Just as the Fed Said: Labor Good, Not Great
On Wednesday, the Federal Reserve told America that the economy and the labor market were not so strong that it was time to begin tapering off its monthly $85 billion bond purchases. While the situation continues to improve, the central bank decided to “await more evidence that progress will be sustained before adjusting the pace of its purchases.” Federal officials say that the unemployment rate, which dropped to 7.3 percent in August, will fall to between 7.1 percent and 7.3 percent by the end of the year and to 6.5 percent, the Fed’s target unemployment rate, sometime in 2014.

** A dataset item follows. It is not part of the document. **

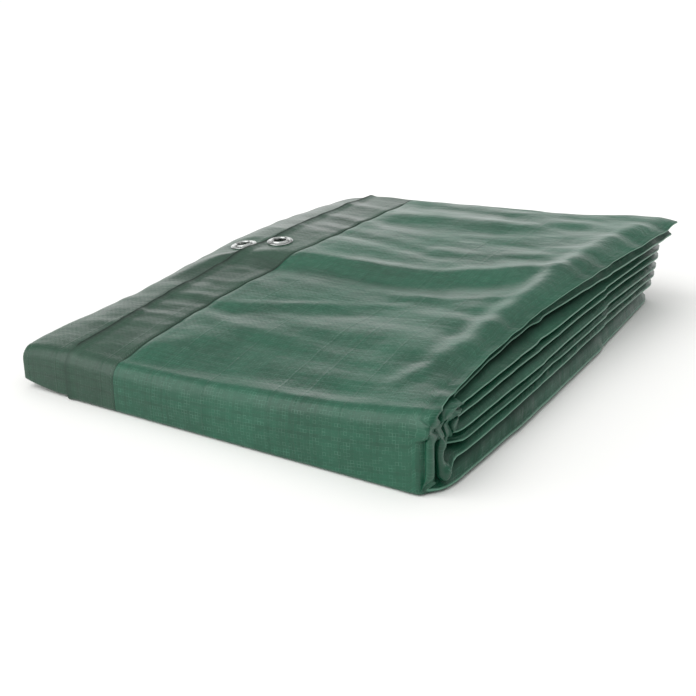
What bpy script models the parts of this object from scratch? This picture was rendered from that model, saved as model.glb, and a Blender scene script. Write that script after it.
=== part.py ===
"""A heavy woven poly tarp, folded flat: doubled hem to hem, pleated back and forth, then folded over once."""
import math

import bpy
import bmesh
import numpy as np
from mathutils import Matrix, Vector

MM = 0.001

# Driving sizes, in millimetres. Distances along the packet are counted from its front. The origin is under the
# middle of the whole outline, which the right-hand folds and the back ends make a little larger than the apron.
PACKET_LENGTH = 470.0
OUTLINE_MIDDLE = (4.7, 246.7)
CLOTH = 1.2
LAYER_GAP = 0.3
PLIES = 8
SEAM_X = -88.0
HEM_EDGE_X = -138.0
UNDER_HEM_EDGE_X = -183.0
UNDER_HEM_TUCK_X = -80.0
TUCK_DROP = 0.5
RIGHT_BLEND_X = 160.0
TOP_CORNER_RADIUS = 12.0
BOTTOM_CORNER_RADIUS = 3.5
FRONT_PITCH_LEFT = 2.3
HEM_LAYERS = 2 * (CLOTH + LAYER_GAP) + TUCK_DROP + LAYER_GAP
EYELET_ROOM = 5.0
SWELL_REACH = 48.0

# The upper face of the top ply: its height at each distance from the front, for seven lines along the packet.
TOP_COLUMNS = (UNDER_HEM_EDGE_X, -172.0, HEM_EDGE_X, SEAM_X, 36.0, 120.0, 150.0)
TOP_ROWS = (
    # from front, under hem edge, beside that edge, hem edge, seam, middle, right of middle, shoulder
    (0, 35.0, 37.0, 38.5, 38.0, 43.0, 50.5, 54.5),
    (60, 39.5, 41.5, 44.0, 44.5, 47.5, 54.5, 57.5),
    (130, 43.5, 46.0, 49.5, 52.0, 53.0, 60.0, 62.5),
    (217, 51.5, 55.0, 59.0, 60.0, 59.0, 65.5, 69.5),
    (275, 57.5, 61.0, 65.5, 65.5, 64.5, 70.0, 74.0),
    (360, 60.5, 64.0, 67.5, 67.5, 70.5, 75.0, 78.5),
    (480, 58.0, 62.5, 69.0, 71.0, 78.0, 79.0, 80.5),
)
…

However, an improved unemployment situation takes more than a declining unemployment rate. The reason the unemployment rate fell in August was not because the ranks of the unemployed were significantly reduced, but because of the number of job hunters that dropped out of the workforce. The share of working-age Americans who were employed or looking for work fell to 63.2 percent last month — its lowest level since 1978.
Meanwhile, that month, the Department of Labor’s Employment Situation Report showed that the total number of unemployed persons remained little changed at 11.3 million while the number of long-term unemployed, those jobless for 27 weeks or more, was relatively unchanged at 4.3 million. Most data suggests that while layoffs are declining, job creation has yet to pick up significantly.

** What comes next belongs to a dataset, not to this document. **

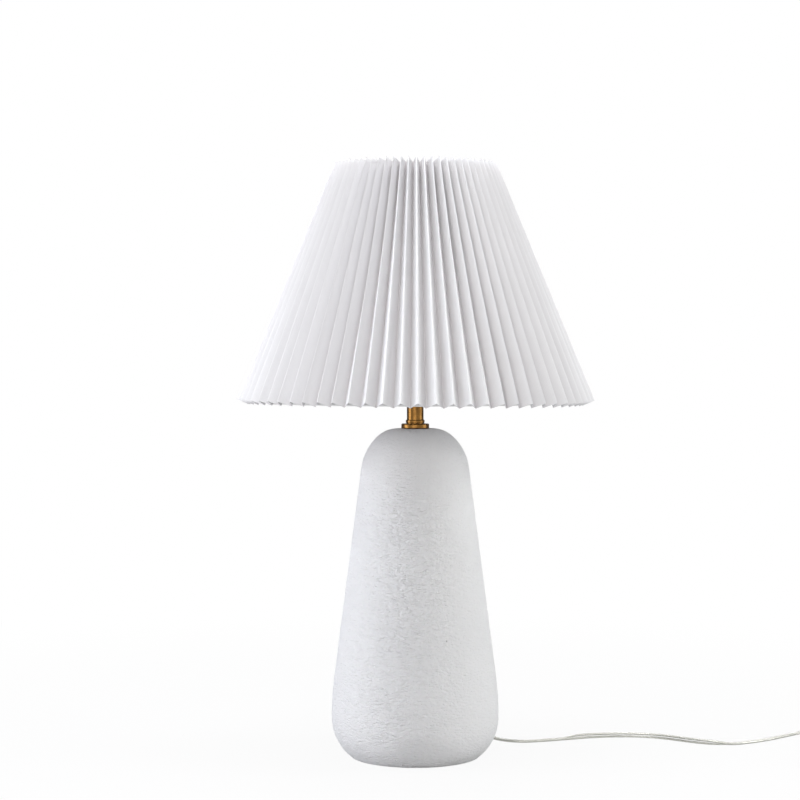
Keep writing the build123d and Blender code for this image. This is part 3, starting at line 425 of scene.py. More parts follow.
def apply_tree(piece, tree, **values):
    """Runs a node tree on a piece, with its named inputs set first."""
    modifier = piece.modifiers.new(tree.name, "NODES")
    modifier.node_group = tree
    for item in tree.interface.items_tree:
        key = item.name.replace(" ", "_").lower()
        if item.in_out == "INPUT" and key in values:
            modifier[item.identifier] = values[key]
    apply_modifiers(piece)


def split_place(place):
    """The three numbers of a place, by the names of their axes."""
    return add_node(tree_of(place), "ShaderNodeSeparateXYZ", {0: place}).outputs


def join_place(x, y, z):
    """A place from three numbers."""
    return add_node(tree_of(x, y, z), "ShaderNodeCombineXYZ", {"X": x, "Y": y, "Z": z}).outputs[0]


def stretched(place, scale):
    """A place whose axes are drawn out or drawn in, for a pattern that is longer one way."""
    return add_node(tree_of(place), "ShaderNodeMapping", {"Vector": place, "Scale": scale}).outputs[0]


def roughened(place, reach):
    """How rough the glaze is: most just left of the front's middle, less at the sides and on the crown."""
    parts = split_place(place)
    upwards = maths("MAXIMUM", maths("SUBTRACT", parts["Z"], rough_top), 0.0)
    sideways = maths("ABSOLUTE", maths("SUBTRACT", parts["X"], rough_middle))
    return ramp(maths("ADD", sideways, upwards), 0.0, reach, 1.0, smoothest, "SMOOTHSTEP")


# The glaze's lumps and wrinkles fade out at the foot and at the bolt hole.
tree, given, result = new_tree(
    "glaze_relief",
    "GeometryNodeTree",
    {
        "Geometry": "Geometry",
        "Lump Depth": 0.0,
        "Lump Size": 0.01,
        "Wrinkle Depth": 0.0,
        "Wrinkle Length": 0.006,
        "Wrinkle Width": 0.003,
        "Rough Reach": 0.06,
    },
    {"Geometry": "Geometry"},
)
place = add_node(tree, "GeometryNodeInputPosition").outputs[0]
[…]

Initial claims for unemployment benefits rose for the week ended September 14, but the increase was smaller than expected after the previous week’s computer malfunctions prevented several states from processing all claims submitted. Applications jumped 15,000 to a seasonally adjusted 309,000 from last week’s upwardly revised 294,000. Jobless claims provide the first look at the employment situation for any given month, but since the weekly figures can be volatile, economists use the four-week moving average to understand wider trends. In the past few weeks, the four-week moving average has averaged around 2007-levels, and last week, the figure plummeted 7,000 to 314,750.
Before the revision, last week’s numbers were the fewest reported since 2006, a figure that indicated employers have ended the long cycle of elevated layoffs that characterized the 2007 to 2009 recession. Even at this week’s slightly higher level, jobless claims are now trending down near the low 300,000 range, and with employers’ addition of 169,000 jobs in August, the United States economy has created an average 180,000 jobs per month through the first eight months of the year.
But, unlike in 2006, when jobless claims also averaged around 300,000 the unemployment rate is much higher than 5 percent. Plus, the economy is creating fewer than 2006’s average of 193,000 new jobs. That disparity means that employers are not adding as many workers to their payrolls as they normally do after a economic downturn even though the economy should be adding jobs at a much faster rate.
Since weekly applications for unemployment benefits serve as a proxy for layoffs, recent numbers indicate that employers are refraining for firing workers. Fewer layoffs mean that companies have pared their workforces about as much as possible, which puts employers in position to boost payrolls should business improve. But employers are still behaving as they did during the recession, keeping their workforces — and therefore labor costs — as low as possible.
Despite this week’s swing, the trend in jobless claims is a downward one, showing to Federal Reserve policy makers that the labor market is strengthening. Analysts concur. “The labor market is genuinely improving,” Brian Jones, senior U.S. economist at Societe Generale in New York, told Bloomberg. “Even if they’re working through the backlog, these numbers seem to have a little bit more behind them than just processing problems.”
For example, in the week ended August 31, the total number of people claiming benefits in all programs was 4,037,491, a decrease of 235,250 from the previous week. There were 5,173,597 persons claiming benefits in all programs in the comparable week in 2012. Plus, the number of people continuing to receive jobless benefits dropped by 28,000 to 2.79 million in the week ended September 7. But those individuals who have used up traditional benefits and are collecting emergency and extended payments remained relatively unchanged at 1.46 million in the week ended August 31, the most recently available data.